— BEGIN Information shown —

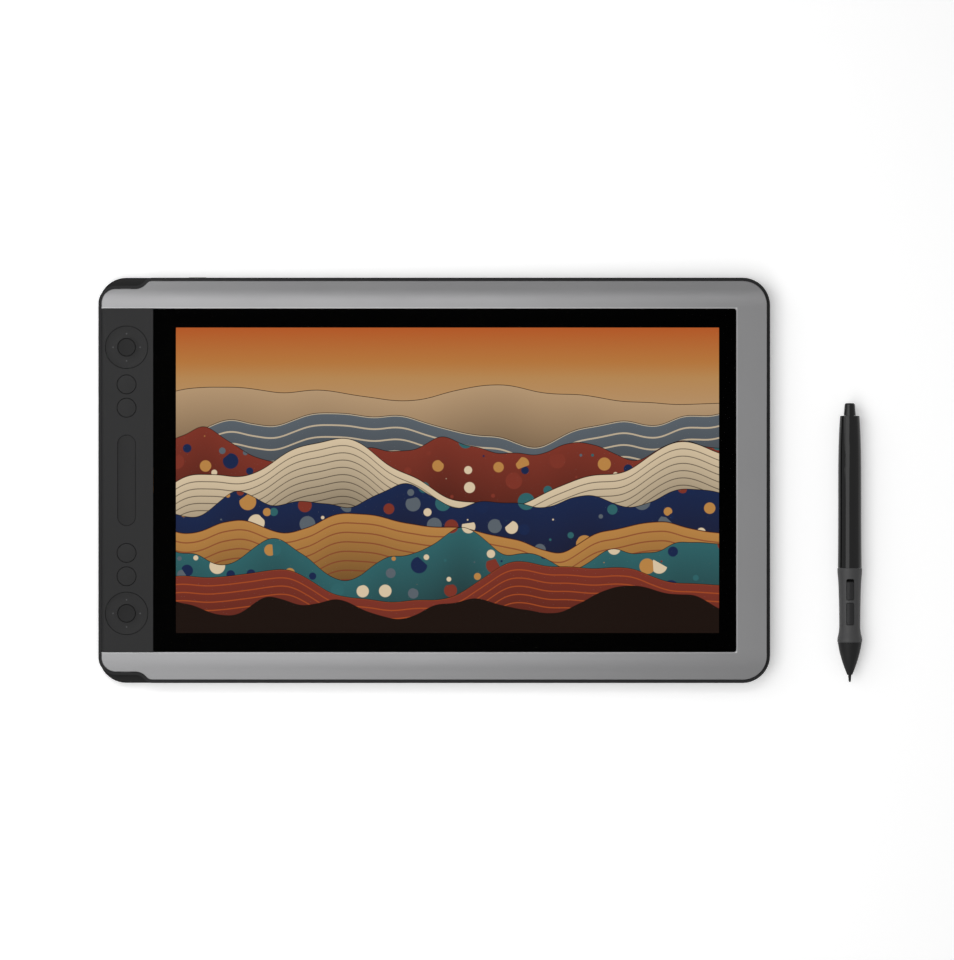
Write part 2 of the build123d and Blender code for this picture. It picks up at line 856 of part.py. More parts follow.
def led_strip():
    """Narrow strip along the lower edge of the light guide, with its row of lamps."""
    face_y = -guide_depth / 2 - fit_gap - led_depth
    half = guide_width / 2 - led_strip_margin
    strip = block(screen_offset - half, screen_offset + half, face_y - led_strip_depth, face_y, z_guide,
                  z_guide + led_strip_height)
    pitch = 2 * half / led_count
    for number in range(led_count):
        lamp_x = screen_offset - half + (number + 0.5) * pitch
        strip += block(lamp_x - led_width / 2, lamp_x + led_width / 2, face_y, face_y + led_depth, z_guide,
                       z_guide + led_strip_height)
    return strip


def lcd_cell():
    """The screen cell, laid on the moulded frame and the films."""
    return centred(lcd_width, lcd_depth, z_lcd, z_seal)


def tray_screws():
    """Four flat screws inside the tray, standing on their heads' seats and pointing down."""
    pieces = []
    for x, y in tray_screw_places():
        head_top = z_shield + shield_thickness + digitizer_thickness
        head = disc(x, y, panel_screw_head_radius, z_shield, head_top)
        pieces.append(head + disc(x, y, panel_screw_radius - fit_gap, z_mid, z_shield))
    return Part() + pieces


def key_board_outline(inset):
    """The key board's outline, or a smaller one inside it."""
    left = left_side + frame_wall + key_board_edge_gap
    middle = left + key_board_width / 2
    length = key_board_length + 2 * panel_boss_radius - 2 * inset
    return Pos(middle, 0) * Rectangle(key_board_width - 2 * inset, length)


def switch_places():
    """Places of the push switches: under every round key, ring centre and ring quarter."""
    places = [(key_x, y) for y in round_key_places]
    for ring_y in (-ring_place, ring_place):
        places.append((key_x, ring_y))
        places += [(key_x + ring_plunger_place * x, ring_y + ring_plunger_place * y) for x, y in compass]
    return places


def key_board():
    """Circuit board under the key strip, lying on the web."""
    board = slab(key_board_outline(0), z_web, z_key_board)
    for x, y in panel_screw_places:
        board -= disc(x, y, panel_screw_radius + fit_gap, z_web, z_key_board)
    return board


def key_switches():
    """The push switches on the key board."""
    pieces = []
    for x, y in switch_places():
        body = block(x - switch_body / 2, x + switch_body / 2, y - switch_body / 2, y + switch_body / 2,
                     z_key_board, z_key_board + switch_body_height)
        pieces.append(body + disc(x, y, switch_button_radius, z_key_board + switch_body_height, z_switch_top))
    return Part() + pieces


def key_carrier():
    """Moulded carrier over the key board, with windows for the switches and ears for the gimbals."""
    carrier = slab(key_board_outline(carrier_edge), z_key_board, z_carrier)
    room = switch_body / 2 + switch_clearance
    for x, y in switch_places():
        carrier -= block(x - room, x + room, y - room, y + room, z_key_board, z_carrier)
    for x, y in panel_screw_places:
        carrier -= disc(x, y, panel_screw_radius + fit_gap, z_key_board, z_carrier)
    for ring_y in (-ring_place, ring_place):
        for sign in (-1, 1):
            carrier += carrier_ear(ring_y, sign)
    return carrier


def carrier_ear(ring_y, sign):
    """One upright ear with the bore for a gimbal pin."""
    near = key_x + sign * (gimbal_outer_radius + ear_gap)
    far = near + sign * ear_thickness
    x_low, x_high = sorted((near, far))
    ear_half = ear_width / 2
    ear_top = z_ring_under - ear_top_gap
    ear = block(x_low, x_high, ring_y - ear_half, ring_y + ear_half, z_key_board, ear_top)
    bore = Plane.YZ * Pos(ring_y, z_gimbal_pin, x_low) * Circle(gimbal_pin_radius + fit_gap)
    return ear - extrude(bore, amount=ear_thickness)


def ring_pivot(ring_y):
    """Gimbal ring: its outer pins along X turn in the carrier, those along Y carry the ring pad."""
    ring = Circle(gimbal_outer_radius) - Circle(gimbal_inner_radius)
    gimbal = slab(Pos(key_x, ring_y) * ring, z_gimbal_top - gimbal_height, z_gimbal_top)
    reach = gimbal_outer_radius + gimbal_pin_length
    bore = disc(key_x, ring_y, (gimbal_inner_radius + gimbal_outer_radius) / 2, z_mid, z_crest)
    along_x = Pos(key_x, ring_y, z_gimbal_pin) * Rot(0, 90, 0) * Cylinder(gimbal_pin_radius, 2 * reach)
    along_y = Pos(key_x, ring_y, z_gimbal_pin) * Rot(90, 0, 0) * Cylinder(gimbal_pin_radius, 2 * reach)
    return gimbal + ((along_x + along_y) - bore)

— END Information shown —

--- What you should do ---
All of the material must be reproduced exactly.

--- Solution ---
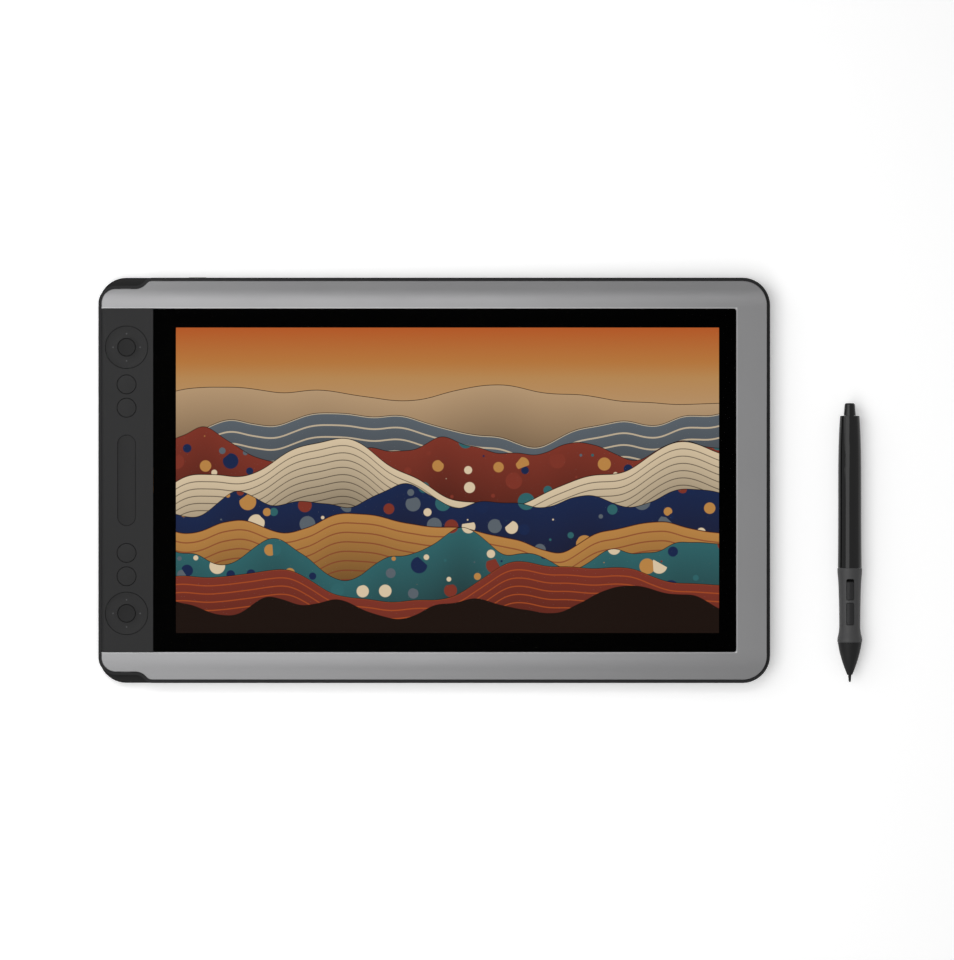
Write part 2 of the build123d and Blender code for this picture. It picks up at line 856 of part.py. More parts follow.
def led_strip():
    """Narrow strip along the lower edge of the light guide, with its row of lamps."""
    face_y = -guide_depth / 2 - fit_gap - led_depth
    half = guide_width / 2 - led_strip_margin
    strip = block(screen_offset - half, screen_offset + half, face_y - led_strip_depth, face_y, z_guide,
                  z_guide + led_strip_height)
    pitch = 2 * half / led_count
    for number in range(led_count):
        lamp_x = screen_offset - half + (number + 0.5) * pitch
        strip += block(lamp_x - led_width / 2, lamp_x + led_width / 2, face_y, face_y + led_depth, z_guide,
                       z_guide + led_strip_height)
    return strip


def lcd_cell():
    """The screen cell, laid on the moulded frame and the films."""
    return centred(lcd_width, lcd_depth, z_lcd, z_seal)


def tray_screws():
    """Four flat screws inside the tray, standing on their heads' seats and pointing down."""
    pieces = []
    for x, y in tray_screw_places():
        head_top = z_shield + shield_thickness + digitizer_thickness
        head = disc(x, y, panel_screw_head_radius, z_shield, head_top)
        pieces.append(head + disc(x, y, panel_screw_radius - fit_gap, z_mid, z_shield))
    return Part() + pieces


def key_board_outline(inset):
    """The key board's outline, or a smaller one inside it."""
    left = left_side + frame_wall + key_board_edge_gap
    middle = left + key_board_width / 2
    length = key_board_length + 2 * panel_boss_radius - 2 * inset
    return Pos(middle, 0) * Rectangle(key_board_width - 2 * inset, length)


def switch_places():
    """Places of the push switches: under every round key, ring centre and ring quarter."""
    places = [(key_x, y) for y in round_key_places]
    for ring_y in (-ring_place, ring_place):
        places.append((key_x, ring_y))
        places += [(key_x + ring_plunger_place * x, ring_y + ring_plunger_place * y) for x, y in compass]
    return places


def key_board():
    """Circuit board under the key strip, lying on the web."""
    board = slab(key_board_outline(0), z_web, z_key_board)
    for x, y in panel_screw_places:
        board -= disc(x, y, panel_screw_radius + fit_gap, z_web, z_key_board)
    return board


def key_switches():
    """The push switches on the key board."""
    pieces = []
    for x, y in switch_places():
        body = block(x - switch_body / 2, x + switch_body / 2, y - switch_body / 2, y + switch_body / 2,
                     z_key_board, z_key_board + switch_body_height)
        pieces.append(body + disc(x, y, switch_button_radius, z_key_board + switch_body_height, z_switch_top))
    return Part() + pieces


def key_carrier():
    """Moulded carrier over the key board, with windows for the switches and ears for the gimbals."""
    carrier = slab(key_board_outline(carrier_edge), z_key_board, z_carrier)
    room = switch_body / 2 + switch_clearance
    for x, y in switch_places():
        carrier -= block(x - room, x + room, y - room, y + room, z_key_board, z_carrier)
    for x, y in panel_screw_places:
        carrier -= disc(x, y, panel_screw_radius + fit_gap, z_key_board, z_carrier)
    for ring_y in (-ring_place, ring_place):
        for sign in (-1, 1):
            carrier += carrier_ear(ring_y, sign)
    return carrier


def carrier_ear(ring_y, sign):
    """One upright ear with the bore for a gimbal pin."""
    near = key_x + sign * (gimbal_outer_radius + ear_gap)
    far = near + sign * ear_thickness
    x_low, x_high = sorted((near, far))
    ear_half = ear_width / 2
    ear_top = z_ring_under - ear_top_gap
    ear = block(x_low, x_high, ring_y - ear_half, ring_y + ear_half, z_key_board, ear_top)
    bore = Plane.YZ * Pos(ring_y, z_gimbal_pin, x_low) * Circle(gimbal_pin_radius + fit_gap)
    return ear - extrude(bore, amount=ear_thickness)


def ring_pivot(ring_y):
    """Gimbal ring: its outer pins along X turn in the carrier, those along Y carry the ring pad."""
    ring = Circle(gimbal_outer_radius) - Circle(gimbal_inner_radius)
    gimbal = slab(Pos(key_x, ring_y) * ring, z_gimbal_top - gimbal_height, z_gimbal_top)
    reach = gimbal_outer_radius + gimbal_pin_length
    bore = disc(key_x, ring_y, (gimbal_inner_radius + gimbal_outer_radius) / 2, z_mid, z_crest)
    along_x = Pos(key_x, ring_y, z_gimbal_pin) * Rot(0, 90, 0) * Cylinder(gimbal_pin_radius, 2 * reach)
    along_y = Pos(key_x, ring_y, z_gimbal_pin) * Rot(90, 0, 0) * Cylinder(gimbal_pin_radius, 2 * reach)
    return gimbal + ((along_x + along_y) - bore)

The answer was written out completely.